Мы распустили власть
– Как вам кажется, почему в России народ беднеет, а кучка богатых стремительно богатеет и почему у нас чиновники говорят чудовищные вещи людям, типа «не рожайте», «поменьше ешьте»… Как мы до этого докатились?
– Я не знаю. Я очень переживаю из-за этого. В нашем театре мы по возможности всем помогаем – и деньгами, и лечением. Мне кажется, что во всех областях нашей жизни происходит этот крен в сторону назначенцев, временщиков, непрофессионалов. Меня пугает, что растет количество бедных – я не скажу нищих, я боюсь этого слова, потому что сам из небогатой семьи. Мы в Чите не умирали с голоду, хотя и война была. Картошка была у нас, морковка была… Ну а сегодня... если бы я взялся снимать фильм, там был бы эпизод, как вызывают всех наших множащихся миллиардеров из Лондона и Майами и говорят, чтоб каждый по миллиончику регулярно присылал на помощь нуждающимся.
Это фантазия, конечно. Но почему бы, допустим, конфискованные у разных коррупционеров чемоданы с валютой не отдавать в специальный фонд или организацию, которая бы собирала и направляла эти огромнейшие наворованные деньги на лечение людей и помощь неимущим?! Это можно было бы доверить такому человеку, какой была Лиза Глинка. Я понимаю, что не всё сразу делается, но это возможно при властном контроле. А конфискованные виллы отдали бы для лечения детей. Как в 1918 году забирали дома у богатых Морозовых и отдавали нищим.
– Так за сто лет уже поняли, что это не метод, Юрий Мефодьевич. Опять все пойдет не так.

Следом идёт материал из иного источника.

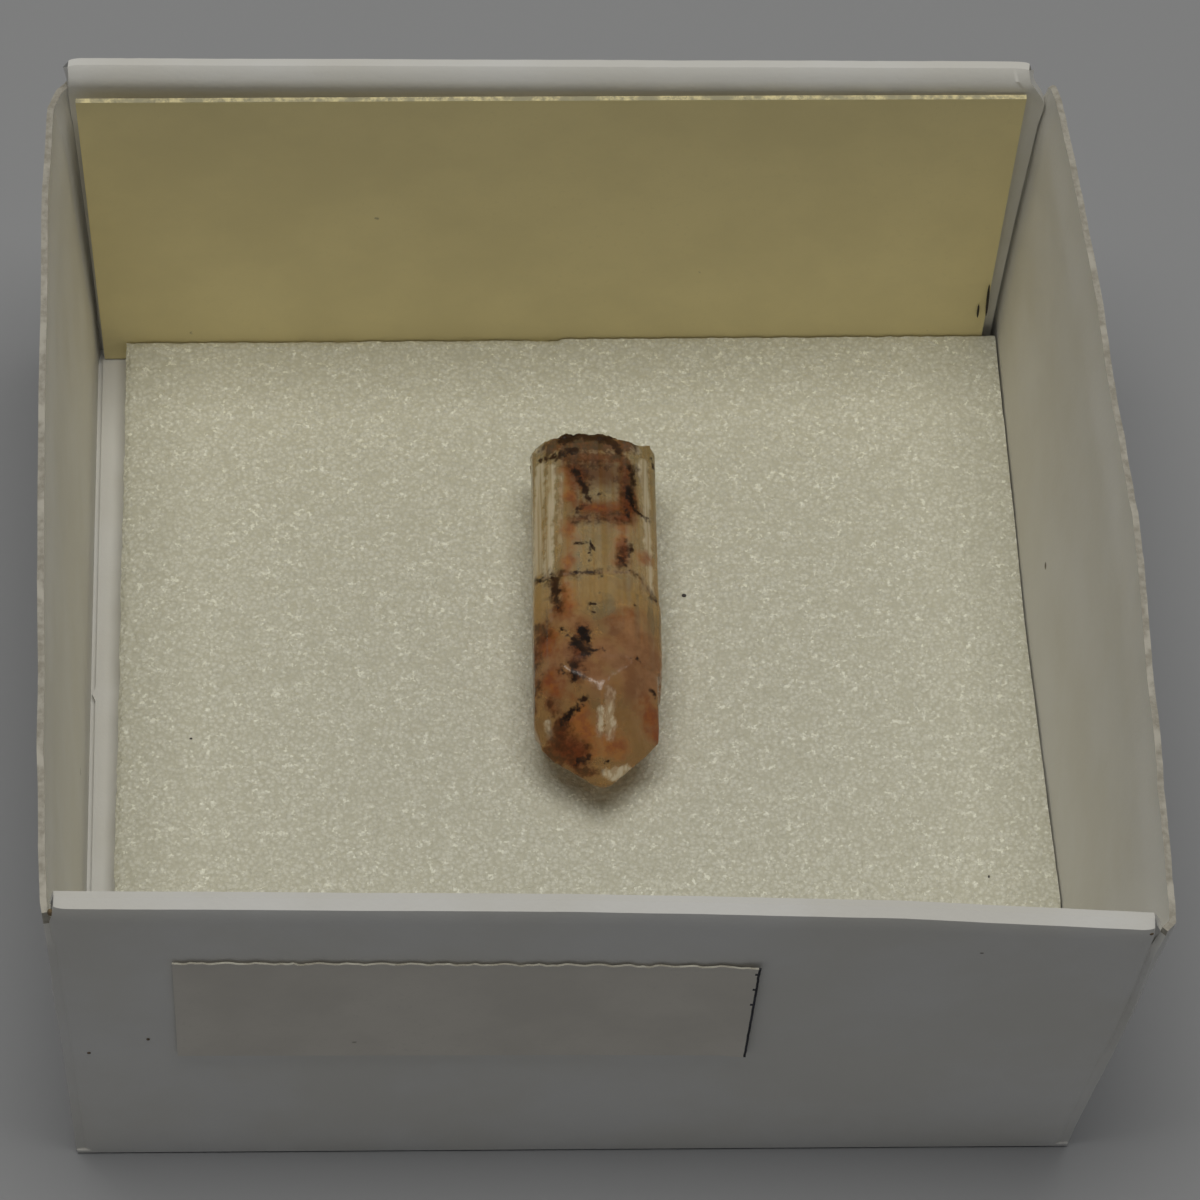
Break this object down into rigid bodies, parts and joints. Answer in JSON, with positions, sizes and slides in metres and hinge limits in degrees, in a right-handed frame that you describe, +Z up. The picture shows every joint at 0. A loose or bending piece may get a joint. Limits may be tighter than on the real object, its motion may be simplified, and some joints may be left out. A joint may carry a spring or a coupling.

– Но как-то ведь надо эту проблему решать, что-то делать. Лизе Глинке же многое удалось. Что-то из происходящего я совсем не могу понять. Меня пугает, что мы дошли до того, что мать может уйти и, заперев ребенка, уморить его голодом. Да ее надо просто уничтожить на костре. Разве нормальная мать так может? Да она сама не съест куска, пока не убедится, что ребенок в порядке! (Тут голос Юрия Мефодьевича становится чуть ли не страшным от внутренней дрожи.)
– Некоторые люди говорят, что генофонд нации испорчен непоправимо – революциями, войнами, репрессиями и эмиграциями. Советский эксперимент негативно сказался на нации.

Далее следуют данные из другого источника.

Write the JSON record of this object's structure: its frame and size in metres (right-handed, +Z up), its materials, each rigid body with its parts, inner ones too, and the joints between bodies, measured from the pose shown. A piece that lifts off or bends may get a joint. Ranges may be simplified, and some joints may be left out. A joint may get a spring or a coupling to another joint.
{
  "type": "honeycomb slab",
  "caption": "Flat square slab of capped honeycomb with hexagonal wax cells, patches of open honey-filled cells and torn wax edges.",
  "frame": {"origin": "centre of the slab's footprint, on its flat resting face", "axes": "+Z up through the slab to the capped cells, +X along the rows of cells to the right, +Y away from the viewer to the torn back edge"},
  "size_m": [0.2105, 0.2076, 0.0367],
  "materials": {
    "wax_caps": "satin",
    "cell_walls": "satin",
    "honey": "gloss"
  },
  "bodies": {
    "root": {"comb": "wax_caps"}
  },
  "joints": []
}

– Трудно судить, так ли это. Но я помню, как в советское время за алкоголизм отправляли в вытрезвители. Мыли, приводили в порядок и в наказание за пьянство и непотребство посылали убирать улицы. Я на Петровке жил тогда и хорошо это помню. Зря это все отменили. Мне такой подход нравился. И этих двоих футболистов – Кокорина и Мамаева, – ну что их сажать-то? Отправьте в вытрезвитель и заставьте месяц улицы чистить. Им же стыдно будет. А тюрьма ломает и ухудшает природу любого человека.

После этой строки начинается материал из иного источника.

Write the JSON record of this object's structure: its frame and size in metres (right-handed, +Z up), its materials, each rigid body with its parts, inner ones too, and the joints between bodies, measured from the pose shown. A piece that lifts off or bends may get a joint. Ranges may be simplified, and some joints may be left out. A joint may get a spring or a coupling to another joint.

– А как вы относитесь к законам о фейковых новостях и неуважении к власти?
– Я бы принял закон о неуважении вообще к любому человеку, об оскорблении любого человека – и вас, и меня, и любого. Закон должен быть один для всех. А вообще мне кажется, что принятие таких законов говорит о распущенности.
– Чьей?
– Тех, кто командует. Мы распустили власть. В том числе и четвертую – газеты и телевидение.